§ **Aim**: Your answer should consist solely of the lines from the one with "for name, shape" through the one with "obj.matrix_world = Matrix.Identity(4)", copied exactly, endpoints included.
************
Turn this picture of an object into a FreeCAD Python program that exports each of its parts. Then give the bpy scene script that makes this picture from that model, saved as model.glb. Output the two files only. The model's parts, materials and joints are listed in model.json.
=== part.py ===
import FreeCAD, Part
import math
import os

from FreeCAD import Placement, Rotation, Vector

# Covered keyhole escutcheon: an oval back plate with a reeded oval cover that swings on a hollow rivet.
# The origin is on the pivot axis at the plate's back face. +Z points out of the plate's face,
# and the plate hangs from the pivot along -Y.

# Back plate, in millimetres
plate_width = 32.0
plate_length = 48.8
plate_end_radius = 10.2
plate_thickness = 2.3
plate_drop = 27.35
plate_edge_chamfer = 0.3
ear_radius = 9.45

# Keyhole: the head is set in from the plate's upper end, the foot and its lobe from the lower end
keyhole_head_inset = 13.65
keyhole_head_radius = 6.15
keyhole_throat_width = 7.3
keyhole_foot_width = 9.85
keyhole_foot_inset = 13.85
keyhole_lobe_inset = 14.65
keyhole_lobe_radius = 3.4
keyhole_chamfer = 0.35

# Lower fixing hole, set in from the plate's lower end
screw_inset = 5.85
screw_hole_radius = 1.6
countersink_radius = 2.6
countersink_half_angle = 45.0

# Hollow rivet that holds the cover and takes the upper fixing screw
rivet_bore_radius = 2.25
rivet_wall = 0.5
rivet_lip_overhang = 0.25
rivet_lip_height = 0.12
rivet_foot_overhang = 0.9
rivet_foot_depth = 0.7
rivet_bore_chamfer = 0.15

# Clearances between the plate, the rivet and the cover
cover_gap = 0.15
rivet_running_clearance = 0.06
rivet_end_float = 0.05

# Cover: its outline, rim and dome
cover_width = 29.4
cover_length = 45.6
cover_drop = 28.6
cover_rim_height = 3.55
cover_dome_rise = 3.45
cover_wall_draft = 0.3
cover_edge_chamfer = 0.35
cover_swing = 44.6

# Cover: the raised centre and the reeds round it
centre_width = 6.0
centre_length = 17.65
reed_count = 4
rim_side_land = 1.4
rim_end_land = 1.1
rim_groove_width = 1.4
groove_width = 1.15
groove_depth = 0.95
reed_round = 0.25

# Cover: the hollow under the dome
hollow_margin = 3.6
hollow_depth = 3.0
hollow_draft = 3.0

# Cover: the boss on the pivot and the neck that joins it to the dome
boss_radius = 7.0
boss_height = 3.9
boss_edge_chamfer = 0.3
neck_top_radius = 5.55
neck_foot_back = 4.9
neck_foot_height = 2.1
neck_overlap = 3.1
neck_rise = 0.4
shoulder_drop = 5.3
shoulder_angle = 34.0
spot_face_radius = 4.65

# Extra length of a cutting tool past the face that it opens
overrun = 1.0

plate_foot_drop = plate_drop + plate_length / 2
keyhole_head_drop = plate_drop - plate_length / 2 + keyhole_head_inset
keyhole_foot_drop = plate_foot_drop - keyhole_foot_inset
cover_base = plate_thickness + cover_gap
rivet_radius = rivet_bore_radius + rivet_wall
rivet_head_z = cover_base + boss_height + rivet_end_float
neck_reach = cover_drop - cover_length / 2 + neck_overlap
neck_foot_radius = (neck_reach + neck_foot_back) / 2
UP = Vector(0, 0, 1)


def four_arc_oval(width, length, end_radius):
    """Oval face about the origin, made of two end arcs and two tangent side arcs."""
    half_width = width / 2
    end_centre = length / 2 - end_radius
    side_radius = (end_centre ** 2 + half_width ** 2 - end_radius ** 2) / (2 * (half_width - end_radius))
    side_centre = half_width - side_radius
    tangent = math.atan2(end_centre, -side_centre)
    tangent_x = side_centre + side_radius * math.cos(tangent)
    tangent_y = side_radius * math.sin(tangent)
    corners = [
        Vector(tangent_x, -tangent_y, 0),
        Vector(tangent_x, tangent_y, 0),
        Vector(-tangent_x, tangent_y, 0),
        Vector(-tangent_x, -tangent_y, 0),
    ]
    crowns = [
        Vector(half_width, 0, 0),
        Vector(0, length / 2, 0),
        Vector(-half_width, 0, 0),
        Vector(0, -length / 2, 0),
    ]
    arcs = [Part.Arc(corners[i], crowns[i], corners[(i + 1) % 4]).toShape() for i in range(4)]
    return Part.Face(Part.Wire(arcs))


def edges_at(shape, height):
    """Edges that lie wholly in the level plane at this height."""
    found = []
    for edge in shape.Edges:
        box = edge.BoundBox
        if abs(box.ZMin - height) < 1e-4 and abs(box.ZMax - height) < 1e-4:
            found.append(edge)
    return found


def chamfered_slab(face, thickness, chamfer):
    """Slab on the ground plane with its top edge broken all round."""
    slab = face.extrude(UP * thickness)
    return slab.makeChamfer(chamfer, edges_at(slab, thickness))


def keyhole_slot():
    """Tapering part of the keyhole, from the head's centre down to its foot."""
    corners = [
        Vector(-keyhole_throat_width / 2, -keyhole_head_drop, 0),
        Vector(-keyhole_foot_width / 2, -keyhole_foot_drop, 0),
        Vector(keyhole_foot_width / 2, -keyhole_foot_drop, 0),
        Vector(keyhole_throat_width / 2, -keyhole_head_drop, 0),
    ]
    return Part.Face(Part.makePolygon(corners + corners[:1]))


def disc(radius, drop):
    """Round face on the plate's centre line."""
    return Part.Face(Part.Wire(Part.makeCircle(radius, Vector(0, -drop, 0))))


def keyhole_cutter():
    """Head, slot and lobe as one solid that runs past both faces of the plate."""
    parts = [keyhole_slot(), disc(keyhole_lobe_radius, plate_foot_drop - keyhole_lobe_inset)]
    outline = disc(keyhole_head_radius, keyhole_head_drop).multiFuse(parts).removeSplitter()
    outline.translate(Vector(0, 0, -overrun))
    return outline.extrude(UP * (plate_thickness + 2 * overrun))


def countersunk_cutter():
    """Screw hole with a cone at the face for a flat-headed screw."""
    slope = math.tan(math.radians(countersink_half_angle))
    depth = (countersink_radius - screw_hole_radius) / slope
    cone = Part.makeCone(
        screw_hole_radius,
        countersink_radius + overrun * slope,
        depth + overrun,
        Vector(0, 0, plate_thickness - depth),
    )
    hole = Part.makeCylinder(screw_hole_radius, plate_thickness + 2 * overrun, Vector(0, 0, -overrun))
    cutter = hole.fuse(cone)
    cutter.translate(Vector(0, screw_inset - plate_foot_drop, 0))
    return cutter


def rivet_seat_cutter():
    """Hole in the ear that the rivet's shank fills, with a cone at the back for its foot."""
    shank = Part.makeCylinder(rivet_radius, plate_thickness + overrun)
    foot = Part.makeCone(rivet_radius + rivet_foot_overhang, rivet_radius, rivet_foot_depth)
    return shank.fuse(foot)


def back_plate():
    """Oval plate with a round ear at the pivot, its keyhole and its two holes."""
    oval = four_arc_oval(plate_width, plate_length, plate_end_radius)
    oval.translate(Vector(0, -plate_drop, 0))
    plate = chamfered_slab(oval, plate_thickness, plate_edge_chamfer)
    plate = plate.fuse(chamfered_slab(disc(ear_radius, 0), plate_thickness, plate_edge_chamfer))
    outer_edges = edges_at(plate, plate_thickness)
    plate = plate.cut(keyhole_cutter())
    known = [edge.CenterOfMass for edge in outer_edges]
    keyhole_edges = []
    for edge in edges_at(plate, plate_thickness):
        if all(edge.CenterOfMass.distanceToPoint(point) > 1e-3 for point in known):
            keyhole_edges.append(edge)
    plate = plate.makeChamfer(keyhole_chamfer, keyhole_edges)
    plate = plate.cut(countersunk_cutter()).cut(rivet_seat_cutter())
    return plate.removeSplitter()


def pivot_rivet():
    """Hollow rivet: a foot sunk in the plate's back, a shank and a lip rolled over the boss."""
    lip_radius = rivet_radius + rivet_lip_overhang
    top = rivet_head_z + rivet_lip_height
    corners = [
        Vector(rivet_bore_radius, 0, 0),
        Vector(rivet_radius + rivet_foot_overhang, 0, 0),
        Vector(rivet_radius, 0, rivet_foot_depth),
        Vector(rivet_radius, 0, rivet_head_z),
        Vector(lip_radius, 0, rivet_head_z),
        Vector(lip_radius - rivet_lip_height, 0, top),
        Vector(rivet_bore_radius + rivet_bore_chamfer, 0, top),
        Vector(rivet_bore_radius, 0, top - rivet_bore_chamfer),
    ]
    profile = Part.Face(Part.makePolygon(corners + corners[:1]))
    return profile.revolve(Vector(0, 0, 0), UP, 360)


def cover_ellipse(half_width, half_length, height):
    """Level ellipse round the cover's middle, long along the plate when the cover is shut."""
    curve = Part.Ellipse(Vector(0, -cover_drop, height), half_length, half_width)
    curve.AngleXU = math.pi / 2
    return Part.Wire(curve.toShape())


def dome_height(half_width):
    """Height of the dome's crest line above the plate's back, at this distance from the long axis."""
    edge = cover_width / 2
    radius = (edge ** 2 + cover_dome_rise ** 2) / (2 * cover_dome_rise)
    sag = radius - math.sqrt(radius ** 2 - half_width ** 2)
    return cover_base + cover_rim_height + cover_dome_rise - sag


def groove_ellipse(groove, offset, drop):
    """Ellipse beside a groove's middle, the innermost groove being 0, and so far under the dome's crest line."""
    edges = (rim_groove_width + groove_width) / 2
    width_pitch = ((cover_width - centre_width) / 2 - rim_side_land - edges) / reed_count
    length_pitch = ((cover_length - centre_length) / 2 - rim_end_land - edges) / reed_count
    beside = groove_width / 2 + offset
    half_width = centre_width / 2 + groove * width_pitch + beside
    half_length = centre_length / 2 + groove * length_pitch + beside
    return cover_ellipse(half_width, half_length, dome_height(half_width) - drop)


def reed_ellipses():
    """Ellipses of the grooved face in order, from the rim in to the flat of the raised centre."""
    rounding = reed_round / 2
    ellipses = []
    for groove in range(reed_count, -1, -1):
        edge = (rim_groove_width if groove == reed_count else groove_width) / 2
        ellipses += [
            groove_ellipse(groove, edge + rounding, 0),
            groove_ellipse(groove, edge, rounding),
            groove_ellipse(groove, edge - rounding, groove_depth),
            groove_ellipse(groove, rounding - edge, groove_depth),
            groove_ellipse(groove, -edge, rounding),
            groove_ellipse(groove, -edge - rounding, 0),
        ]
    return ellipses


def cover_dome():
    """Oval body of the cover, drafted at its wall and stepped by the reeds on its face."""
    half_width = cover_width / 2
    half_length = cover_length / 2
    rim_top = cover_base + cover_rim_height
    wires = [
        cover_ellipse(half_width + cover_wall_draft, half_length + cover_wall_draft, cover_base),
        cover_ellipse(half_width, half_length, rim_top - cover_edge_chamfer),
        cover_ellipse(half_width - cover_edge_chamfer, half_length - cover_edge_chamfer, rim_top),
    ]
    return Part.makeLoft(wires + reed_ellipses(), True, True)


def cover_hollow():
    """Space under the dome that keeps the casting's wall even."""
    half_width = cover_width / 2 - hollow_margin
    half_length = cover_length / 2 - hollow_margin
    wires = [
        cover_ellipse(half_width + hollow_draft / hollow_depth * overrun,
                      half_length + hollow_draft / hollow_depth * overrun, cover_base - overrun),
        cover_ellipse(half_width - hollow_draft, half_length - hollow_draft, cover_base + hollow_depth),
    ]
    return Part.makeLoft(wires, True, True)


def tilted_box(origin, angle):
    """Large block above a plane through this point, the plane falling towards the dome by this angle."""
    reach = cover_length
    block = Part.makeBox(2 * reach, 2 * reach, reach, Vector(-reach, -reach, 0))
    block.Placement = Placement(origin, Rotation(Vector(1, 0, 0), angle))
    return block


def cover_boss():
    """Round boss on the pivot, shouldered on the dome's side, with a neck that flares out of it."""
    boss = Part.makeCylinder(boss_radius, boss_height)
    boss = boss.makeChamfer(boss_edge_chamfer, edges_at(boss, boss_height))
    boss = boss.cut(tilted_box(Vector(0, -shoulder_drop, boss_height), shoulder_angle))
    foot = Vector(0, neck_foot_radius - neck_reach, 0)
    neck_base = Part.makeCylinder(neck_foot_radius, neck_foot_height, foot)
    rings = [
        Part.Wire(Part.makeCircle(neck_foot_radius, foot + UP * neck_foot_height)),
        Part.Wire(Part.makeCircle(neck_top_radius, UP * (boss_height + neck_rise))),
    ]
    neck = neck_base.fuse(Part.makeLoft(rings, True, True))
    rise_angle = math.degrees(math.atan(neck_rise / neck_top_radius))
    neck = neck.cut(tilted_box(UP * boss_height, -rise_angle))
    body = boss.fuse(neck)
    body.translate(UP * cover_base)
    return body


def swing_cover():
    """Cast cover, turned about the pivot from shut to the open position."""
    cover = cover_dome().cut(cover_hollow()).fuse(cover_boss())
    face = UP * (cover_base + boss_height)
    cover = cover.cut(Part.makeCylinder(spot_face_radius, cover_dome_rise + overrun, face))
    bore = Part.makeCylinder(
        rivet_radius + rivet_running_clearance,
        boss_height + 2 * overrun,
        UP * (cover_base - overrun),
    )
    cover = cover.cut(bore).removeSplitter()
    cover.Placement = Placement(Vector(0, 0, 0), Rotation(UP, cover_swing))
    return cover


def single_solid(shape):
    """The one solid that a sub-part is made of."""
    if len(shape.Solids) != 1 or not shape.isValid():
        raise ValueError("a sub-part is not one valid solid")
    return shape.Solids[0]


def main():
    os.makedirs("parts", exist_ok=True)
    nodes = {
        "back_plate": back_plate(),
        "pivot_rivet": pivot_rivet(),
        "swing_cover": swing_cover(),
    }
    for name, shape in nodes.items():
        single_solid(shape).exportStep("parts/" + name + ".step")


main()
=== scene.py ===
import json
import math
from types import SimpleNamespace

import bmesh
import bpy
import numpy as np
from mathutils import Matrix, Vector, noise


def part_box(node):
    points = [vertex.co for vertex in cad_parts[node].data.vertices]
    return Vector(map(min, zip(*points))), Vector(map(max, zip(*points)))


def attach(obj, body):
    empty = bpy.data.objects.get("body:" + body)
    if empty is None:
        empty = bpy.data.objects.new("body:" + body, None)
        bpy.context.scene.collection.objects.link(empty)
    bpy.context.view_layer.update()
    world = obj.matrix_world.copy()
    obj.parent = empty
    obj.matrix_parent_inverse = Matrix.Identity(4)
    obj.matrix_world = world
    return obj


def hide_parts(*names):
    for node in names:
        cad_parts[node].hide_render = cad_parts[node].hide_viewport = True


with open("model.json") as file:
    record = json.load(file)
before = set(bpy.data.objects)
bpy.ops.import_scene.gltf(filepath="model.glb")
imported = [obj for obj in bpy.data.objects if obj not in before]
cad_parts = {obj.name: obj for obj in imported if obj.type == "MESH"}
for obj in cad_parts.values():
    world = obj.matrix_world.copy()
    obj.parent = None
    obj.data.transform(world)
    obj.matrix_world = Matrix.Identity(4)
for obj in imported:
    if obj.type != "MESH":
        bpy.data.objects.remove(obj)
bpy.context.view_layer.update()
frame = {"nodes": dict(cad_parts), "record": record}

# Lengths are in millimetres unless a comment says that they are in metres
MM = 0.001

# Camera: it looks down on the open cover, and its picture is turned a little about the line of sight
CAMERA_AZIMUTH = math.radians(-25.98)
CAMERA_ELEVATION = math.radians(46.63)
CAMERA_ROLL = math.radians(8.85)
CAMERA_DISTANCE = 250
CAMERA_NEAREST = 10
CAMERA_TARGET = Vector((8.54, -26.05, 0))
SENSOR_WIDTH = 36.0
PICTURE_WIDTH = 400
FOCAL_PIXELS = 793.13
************
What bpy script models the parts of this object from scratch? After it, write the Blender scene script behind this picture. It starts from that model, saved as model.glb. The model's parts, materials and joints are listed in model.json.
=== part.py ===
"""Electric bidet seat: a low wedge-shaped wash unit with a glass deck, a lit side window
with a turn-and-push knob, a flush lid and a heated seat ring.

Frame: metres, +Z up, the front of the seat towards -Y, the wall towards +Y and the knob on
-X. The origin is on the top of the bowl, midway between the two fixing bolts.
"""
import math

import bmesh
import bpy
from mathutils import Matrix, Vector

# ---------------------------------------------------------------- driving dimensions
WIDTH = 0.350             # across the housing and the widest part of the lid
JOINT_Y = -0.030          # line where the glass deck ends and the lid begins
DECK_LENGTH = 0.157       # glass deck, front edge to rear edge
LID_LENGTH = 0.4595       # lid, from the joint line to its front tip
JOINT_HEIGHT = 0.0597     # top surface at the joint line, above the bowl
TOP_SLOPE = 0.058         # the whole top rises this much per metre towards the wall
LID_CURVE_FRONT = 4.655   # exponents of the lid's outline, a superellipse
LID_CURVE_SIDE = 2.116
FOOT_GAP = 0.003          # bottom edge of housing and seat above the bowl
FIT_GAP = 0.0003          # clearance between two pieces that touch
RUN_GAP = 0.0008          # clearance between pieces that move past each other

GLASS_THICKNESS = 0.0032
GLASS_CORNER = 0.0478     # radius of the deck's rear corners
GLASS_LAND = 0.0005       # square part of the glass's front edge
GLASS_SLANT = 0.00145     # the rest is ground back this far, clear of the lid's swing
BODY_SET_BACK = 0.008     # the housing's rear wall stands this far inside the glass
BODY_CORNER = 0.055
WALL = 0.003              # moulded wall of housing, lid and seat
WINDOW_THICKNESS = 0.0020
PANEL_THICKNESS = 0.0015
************
§ **Solution**:
    for name, shape in nodes.items():
        single_solid(shape).exportStep("parts/" + name + ".step")


main()
=== scene.py ===
import json
import math
from types import SimpleNamespace

import bmesh
import bpy
import numpy as np
from mathutils import Matrix, Vector, noise


def part_box(node):
    points = [vertex.co for vertex in cad_parts[node].data.vertices]
    return Vector(map(min, zip(*points))), Vector(map(max, zip(*points)))


def attach(obj, body):
    empty = bpy.data.objects.get("body:" + body)
    if empty is None:
        empty = bpy.data.objects.new("body:" + body, None)
        bpy.context.scene.collection.objects.link(empty)
    bpy.context.view_layer.update()
    world = obj.matrix_world.copy()
    obj.parent = empty
    obj.matrix_parent_inverse = Matrix.Identity(4)
    obj.matrix_world = world
    return obj


def hide_parts(*names):
    for node in names:
        cad_parts[node].hide_render = cad_parts[node].hide_viewport = True


with open("model.json") as file:
    record = json.load(file)
before = set(bpy.data.objects)
bpy.ops.import_scene.gltf(filepath="model.glb")
imported = [obj for obj in bpy.data.objects if obj not in before]
cad_parts = {obj.name: obj for obj in imported if obj.type == "MESH"}
for obj in cad_parts.values():
    world = obj.matrix_world.copy()
    obj.parent = None
    obj.data.transform(world)
    obj.matrix_world = Matrix.Identity(4)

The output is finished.